Monday, August 6, 2007

RIP Lee Hazelwood, Tom Snyder...

Via one of the weird music mailing lists I subscribe to, I've just learned the sad but inevitable news that the great Lee Hazelwood has passed. He had been seriously ill for the past few years.

An excellent pop/country writer, singer and producer, it'd be hard to pigeonhole the Hazelwood sound. Lush, haunting arrangements and a booming voice from a small guy. Hazelwood will probably best be remembered for penning Nancy Sinatra's "These Boots Were Made for Walkin'." He was one heck of a songwriter, and was in the literally dying breed of professional American songwriters who, in the Woody Guthrie tradition, wrote songs to inspire good people stuck in bad situations, personal or sometimes social. Listen to the excellent album Nancy and Lee when you get the chance.

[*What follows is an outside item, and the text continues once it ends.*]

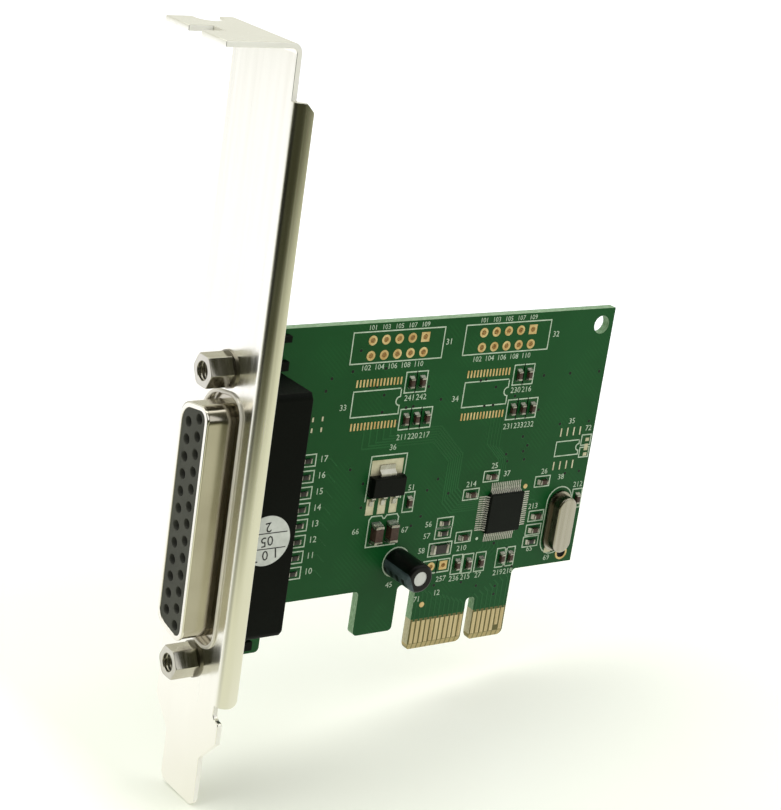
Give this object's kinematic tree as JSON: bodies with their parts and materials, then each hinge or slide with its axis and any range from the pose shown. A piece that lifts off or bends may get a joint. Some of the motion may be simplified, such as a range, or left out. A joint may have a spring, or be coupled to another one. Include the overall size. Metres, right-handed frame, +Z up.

They just don't write 'em like that anymore. Again, literally.

Check out this lyric to "No Train to Stockholm." Check out this arrangement of the original "Some Velvet Morning." You can keep your Dr. Dre, I'm sticking with my old Hazelwood records...

America also lost Tom Snyder in the past week. I think there was something very human and kind in his interview style. They'd never let a joke-cracking, chain-smoking affable conversationalist who actually conversed with his talk show guests on the air these days. Sigh... At least we can enjoy clips such as his great KISS interview (Part 1, Part 2) ... until someone sues YouTube and it disappears. Be sure to see these great clips of the man at work: Hitchcock, Rotten, Manson, Elton John, Lennon, Ali, a young U2, Cheech and Chong... who now do we have that would handle that range well?

Bergman and Antonioni are also gone now; Europe loses two pioneers. The cultural giants die off and leave the rats to pick at the crumbs.